• _CAD and scene scripts_
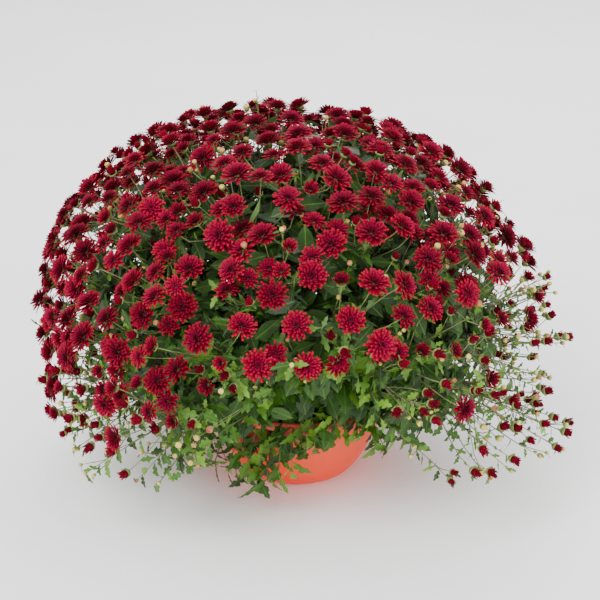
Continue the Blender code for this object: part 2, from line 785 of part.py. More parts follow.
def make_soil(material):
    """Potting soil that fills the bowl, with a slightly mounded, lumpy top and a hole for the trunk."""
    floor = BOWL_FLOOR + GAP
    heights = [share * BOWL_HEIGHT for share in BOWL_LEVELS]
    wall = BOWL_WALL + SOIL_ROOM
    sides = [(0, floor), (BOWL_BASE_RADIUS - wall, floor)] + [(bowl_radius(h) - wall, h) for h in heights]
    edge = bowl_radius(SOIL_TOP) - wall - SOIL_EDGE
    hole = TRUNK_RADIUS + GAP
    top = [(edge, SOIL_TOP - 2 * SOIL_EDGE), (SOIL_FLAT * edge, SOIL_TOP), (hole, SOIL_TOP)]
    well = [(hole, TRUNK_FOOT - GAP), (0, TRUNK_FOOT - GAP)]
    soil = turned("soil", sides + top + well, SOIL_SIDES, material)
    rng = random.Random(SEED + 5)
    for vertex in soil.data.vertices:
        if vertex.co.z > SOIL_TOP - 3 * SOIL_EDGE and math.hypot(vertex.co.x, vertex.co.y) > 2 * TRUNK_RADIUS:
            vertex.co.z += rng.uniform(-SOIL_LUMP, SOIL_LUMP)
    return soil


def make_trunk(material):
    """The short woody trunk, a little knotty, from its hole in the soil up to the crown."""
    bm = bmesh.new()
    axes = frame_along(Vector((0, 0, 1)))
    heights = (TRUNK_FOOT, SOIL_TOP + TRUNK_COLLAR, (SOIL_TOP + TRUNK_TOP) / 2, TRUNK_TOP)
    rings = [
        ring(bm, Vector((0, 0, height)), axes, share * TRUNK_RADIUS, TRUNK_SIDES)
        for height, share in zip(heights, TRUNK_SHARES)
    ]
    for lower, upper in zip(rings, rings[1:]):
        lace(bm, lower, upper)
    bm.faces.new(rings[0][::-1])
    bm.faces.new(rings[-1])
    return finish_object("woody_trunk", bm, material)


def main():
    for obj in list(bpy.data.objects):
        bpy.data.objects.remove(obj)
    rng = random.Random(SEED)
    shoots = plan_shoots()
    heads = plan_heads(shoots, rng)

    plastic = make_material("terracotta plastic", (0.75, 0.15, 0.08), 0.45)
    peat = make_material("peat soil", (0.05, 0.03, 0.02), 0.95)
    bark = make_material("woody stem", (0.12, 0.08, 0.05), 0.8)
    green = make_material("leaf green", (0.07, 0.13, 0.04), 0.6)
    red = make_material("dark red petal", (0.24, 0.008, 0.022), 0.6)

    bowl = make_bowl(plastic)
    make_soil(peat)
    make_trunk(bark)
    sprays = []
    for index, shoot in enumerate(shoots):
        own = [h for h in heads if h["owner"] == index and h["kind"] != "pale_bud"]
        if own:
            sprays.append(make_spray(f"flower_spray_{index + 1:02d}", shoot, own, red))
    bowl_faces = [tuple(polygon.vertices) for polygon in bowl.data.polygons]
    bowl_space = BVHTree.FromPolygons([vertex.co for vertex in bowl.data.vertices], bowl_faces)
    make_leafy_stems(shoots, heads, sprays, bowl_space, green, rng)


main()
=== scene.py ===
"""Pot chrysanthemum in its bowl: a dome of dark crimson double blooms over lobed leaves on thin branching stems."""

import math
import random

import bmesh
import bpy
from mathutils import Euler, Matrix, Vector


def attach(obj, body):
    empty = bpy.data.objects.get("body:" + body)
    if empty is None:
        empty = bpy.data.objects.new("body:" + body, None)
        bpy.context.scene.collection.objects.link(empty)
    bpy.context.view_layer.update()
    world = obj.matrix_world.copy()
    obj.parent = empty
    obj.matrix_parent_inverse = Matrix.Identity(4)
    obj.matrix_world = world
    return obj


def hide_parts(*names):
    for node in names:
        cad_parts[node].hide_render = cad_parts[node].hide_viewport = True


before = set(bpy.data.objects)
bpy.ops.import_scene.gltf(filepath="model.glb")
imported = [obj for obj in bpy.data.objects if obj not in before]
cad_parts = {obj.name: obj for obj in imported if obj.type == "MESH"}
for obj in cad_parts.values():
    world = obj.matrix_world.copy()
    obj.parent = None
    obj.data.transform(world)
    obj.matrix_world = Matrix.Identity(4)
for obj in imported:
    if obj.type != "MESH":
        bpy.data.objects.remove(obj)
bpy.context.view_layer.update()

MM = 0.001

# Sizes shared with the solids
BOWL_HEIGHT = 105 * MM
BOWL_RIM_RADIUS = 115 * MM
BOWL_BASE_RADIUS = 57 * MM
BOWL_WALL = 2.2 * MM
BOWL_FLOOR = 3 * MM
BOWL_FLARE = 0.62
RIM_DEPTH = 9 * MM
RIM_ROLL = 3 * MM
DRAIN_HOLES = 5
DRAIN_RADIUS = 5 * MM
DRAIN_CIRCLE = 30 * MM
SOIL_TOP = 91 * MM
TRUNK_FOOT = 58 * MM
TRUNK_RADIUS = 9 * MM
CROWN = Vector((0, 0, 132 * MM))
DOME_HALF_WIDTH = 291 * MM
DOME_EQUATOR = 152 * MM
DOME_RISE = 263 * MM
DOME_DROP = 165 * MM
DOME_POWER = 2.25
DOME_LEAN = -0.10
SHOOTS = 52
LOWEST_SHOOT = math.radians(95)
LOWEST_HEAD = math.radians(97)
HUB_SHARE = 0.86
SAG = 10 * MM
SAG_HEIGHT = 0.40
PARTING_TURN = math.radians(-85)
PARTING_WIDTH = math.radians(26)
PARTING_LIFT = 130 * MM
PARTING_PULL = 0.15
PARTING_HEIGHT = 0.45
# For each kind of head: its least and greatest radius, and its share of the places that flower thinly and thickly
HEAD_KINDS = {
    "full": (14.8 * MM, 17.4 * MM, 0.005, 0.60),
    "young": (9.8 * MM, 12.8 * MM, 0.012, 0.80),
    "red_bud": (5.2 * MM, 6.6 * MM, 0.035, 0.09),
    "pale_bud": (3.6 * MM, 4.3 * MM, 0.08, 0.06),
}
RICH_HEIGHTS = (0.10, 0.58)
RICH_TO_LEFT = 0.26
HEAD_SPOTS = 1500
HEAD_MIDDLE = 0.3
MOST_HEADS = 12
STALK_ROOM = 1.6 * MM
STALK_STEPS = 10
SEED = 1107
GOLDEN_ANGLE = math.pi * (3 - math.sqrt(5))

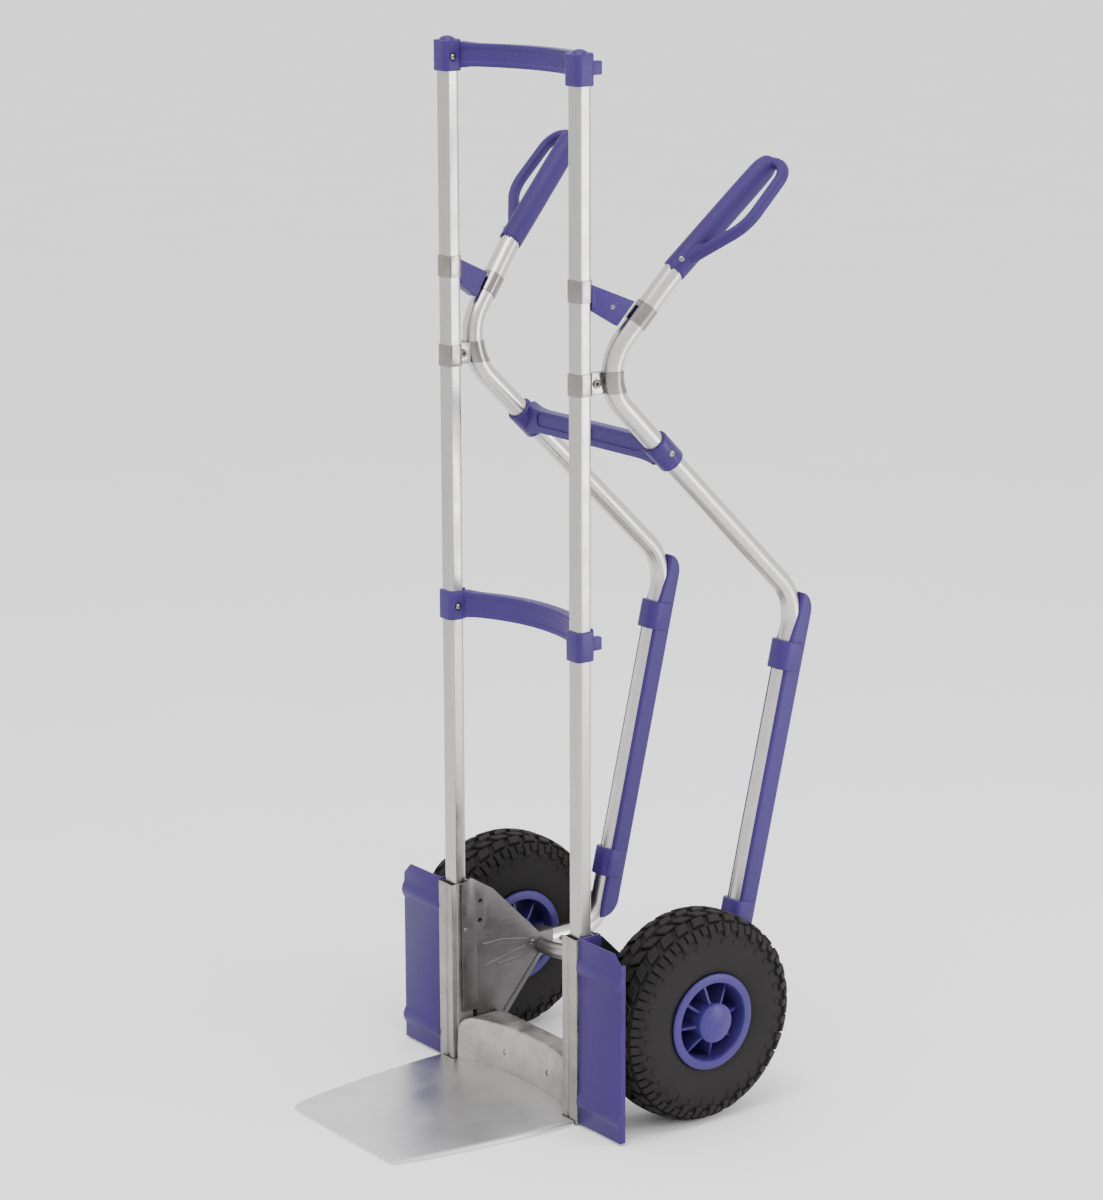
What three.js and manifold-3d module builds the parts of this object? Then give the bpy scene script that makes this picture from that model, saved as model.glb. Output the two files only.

• _Exercise description_
Copy all the entries verbatim.

• _Result for this task_
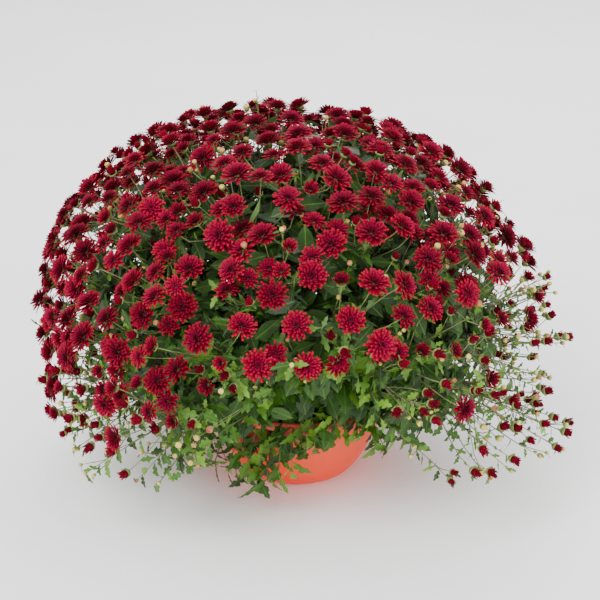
Continue the Blender code for this object: part 2, from line 785 of part.py. More parts follow.
def make_soil(material):
    """Potting soil that fills the bowl, with a slightly mounded, lumpy top and a hole for the trunk."""
    floor = BOWL_FLOOR + GAP
    heights = [share * BOWL_HEIGHT for share in BOWL_LEVELS]
    wall = BOWL_WALL + SOIL_ROOM
    sides = [(0, floor), (BOWL_BASE_RADIUS - wall, floor)] + [(bowl_radius(h) - wall, h) for h in heights]
    edge = bowl_radius(SOIL_TOP) - wall - SOIL_EDGE
    hole = TRUNK_RADIUS + GAP
    top = [(edge, SOIL_TOP - 2 * SOIL_EDGE), (SOIL_FLAT * edge, SOIL_TOP), (hole, SOIL_TOP)]
    well = [(hole, TRUNK_FOOT - GAP), (0, TRUNK_FOOT - GAP)]
    soil = turned("soil", sides + top + well, SOIL_SIDES, material)
    rng = random.Random(SEED + 5)
    for vertex in soil.data.vertices:
        if vertex.co.z > SOIL_TOP - 3 * SOIL_EDGE and math.hypot(vertex.co.x, vertex.co.y) > 2 * TRUNK_RADIUS:
            vertex.co.z += rng.uniform(-SOIL_LUMP, SOIL_LUMP)
    return soil


def make_trunk(material):
    """The short woody trunk, a little knotty, from its hole in the soil up to the crown."""
    bm = bmesh.new()
    axes = frame_along(Vector((0, 0, 1)))
    heights = (TRUNK_FOOT, SOIL_TOP + TRUNK_COLLAR, (SOIL_TOP + TRUNK_TOP) / 2, TRUNK_TOP)
    rings = [
        ring(bm, Vector((0, 0, height)), axes, share * TRUNK_RADIUS, TRUNK_SIDES)
        for height, share in zip(heights, TRUNK_SHARES)
    ]
    for lower, upper in zip(rings, rings[1:]):
        lace(bm, lower, upper)
    bm.faces.new(rings[0][::-1])
    bm.faces.new(rings[-1])
    return finish_object("woody_trunk", bm, material)


def main():
    for obj in list(bpy.data.objects):
        bpy.data.objects.remove(obj)
    rng = random.Random(SEED)
    shoots = plan_shoots()
    heads = plan_heads(shoots, rng)

    plastic = make_material("terracotta plastic", (0.75, 0.15, 0.08), 0.45)
    peat = make_material("peat soil", (0.05, 0.03, 0.02), 0.95)
    bark = make_material("woody stem", (0.12, 0.08, 0.05), 0.8)
    green = make_material("leaf green", (0.07, 0.13, 0.04), 0.6)
    red = make_material("dark red petal", (0.24, 0.008, 0.022), 0.6)

    bowl = make_bowl(plastic)
    make_soil(peat)
    make_trunk(bark)
    sprays = []
    for index, shoot in enumerate(shoots):
        own = [h for h in heads if h["owner"] == index and h["kind"] != "pale_bud"]
        if own:
            sprays.append(make_spray(f"flower_spray_{index + 1:02d}", shoot, own, red))
    bowl_faces = [tuple(polygon.vertices) for polygon in bowl.data.polygons]
    bowl_space = BVHTree.FromPolygons([vertex.co for vertex in bowl.data.vertices], bowl_faces)
    make_leafy_stems(shoots, heads, sprays, bowl_space, green, rng)


main()
=== scene.py ===
"""Pot chrysanthemum in its bowl: a dome of dark crimson double blooms over lobed leaves on thin branching stems."""

import math
import random

import bmesh
import bpy
from mathutils import Euler, Matrix, Vector


def attach(obj, body):
    empty = bpy.data.objects.get("body:" + body)
    if empty is None:
        empty = bpy.data.objects.new("body:" + body, None)
        bpy.context.scene.collection.objects.link(empty)
    bpy.context.view_layer.update()
    world = obj.matrix_world.copy()
    obj.parent = empty
    obj.matrix_parent_inverse = Matrix.Identity(4)
    obj.matrix_world = world
    return obj


def hide_parts(*names):
    for node in names:
        cad_parts[node].hide_render = cad_parts[node].hide_viewport = True


before = set(bpy.data.objects)
bpy.ops.import_scene.gltf(filepath="model.glb")
imported = [obj for obj in bpy.data.objects if obj not in before]
cad_parts = {obj.name: obj for obj in imported if obj.type == "MESH"}
for obj in cad_parts.values():
    world = obj.matrix_world.copy()
    obj.parent = None
    obj.data.transform(world)
    obj.matrix_world = Matrix.Identity(4)
for obj in imported:
    if obj.type != "MESH":
        bpy.data.objects.remove(obj)
bpy.context.view_layer.update()

MM = 0.001

# Sizes shared with the solids
BOWL_HEIGHT = 105 * MM
BOWL_RIM_RADIUS = 115 * MM
BOWL_BASE_RADIUS = 57 * MM
BOWL_WALL = 2.2 * MM
BOWL_FLOOR = 3 * MM
BOWL_FLARE = 0.62
RIM_DEPTH = 9 * MM
RIM_ROLL = 3 * MM
DRAIN_HOLES = 5
DRAIN_RADIUS = 5 * MM
DRAIN_CIRCLE = 30 * MM
SOIL_TOP = 91 * MM
TRUNK_FOOT = 58 * MM
TRUNK_RADIUS = 9 * MM
CROWN = Vector((0, 0, 132 * MM))
DOME_HALF_WIDTH = 291 * MM
DOME_EQUATOR = 152 * MM
DOME_RISE = 263 * MM
DOME_DROP = 165 * MM
DOME_POWER = 2.25
DOME_LEAN = -0.10
SHOOTS = 52
LOWEST_SHOOT = math.radians(95)
LOWEST_HEAD = math.radians(97)
HUB_SHARE = 0.86
SAG = 10 * MM
SAG_HEIGHT = 0.40
PARTING_TURN = math.radians(-85)
PARTING_WIDTH = math.radians(26)
PARTING_LIFT = 130 * MM
PARTING_PULL = 0.15
PARTING_HEIGHT = 0.45
# For each kind of head: its least and greatest radius, and its share of the places that flower thinly and thickly
HEAD_KINDS = {
    "full": (14.8 * MM, 17.4 * MM, 0.005, 0.60),
    "young": (9.8 * MM, 12.8 * MM, 0.012, 0.80),
    "red_bud": (5.2 * MM, 6.6 * MM, 0.035, 0.09),
    "pale_bud": (3.6 * MM, 4.3 * MM, 0.08, 0.06),
}
RICH_HEIGHTS = (0.10, 0.58)
RICH_TO_LEFT = 0.26
HEAD_SPOTS = 1500
HEAD_MIDDLE = 0.3
MOST_HEADS = 12
STALK_ROOM = 1.6 * MM
STALK_STEPS = 10
SEED = 1107
GOLDEN_ANGLE = math.pi * (3 - math.sqrt(5))

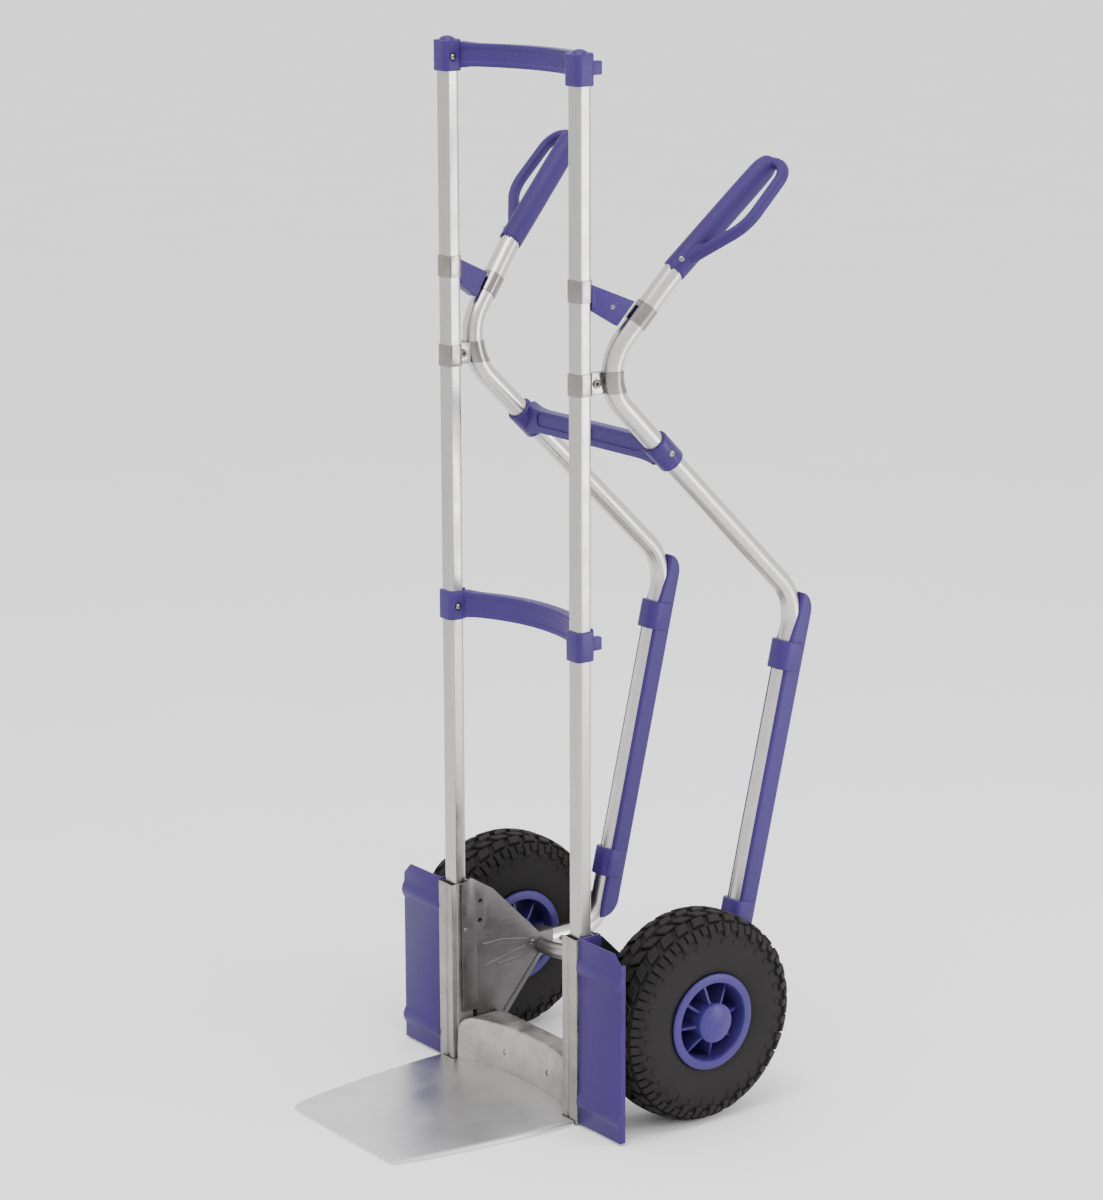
What three.js and manifold-3d module builds the parts of this object? Then give the bpy scene script that makes this picture from that model, saved as model.glb. Output the two files only.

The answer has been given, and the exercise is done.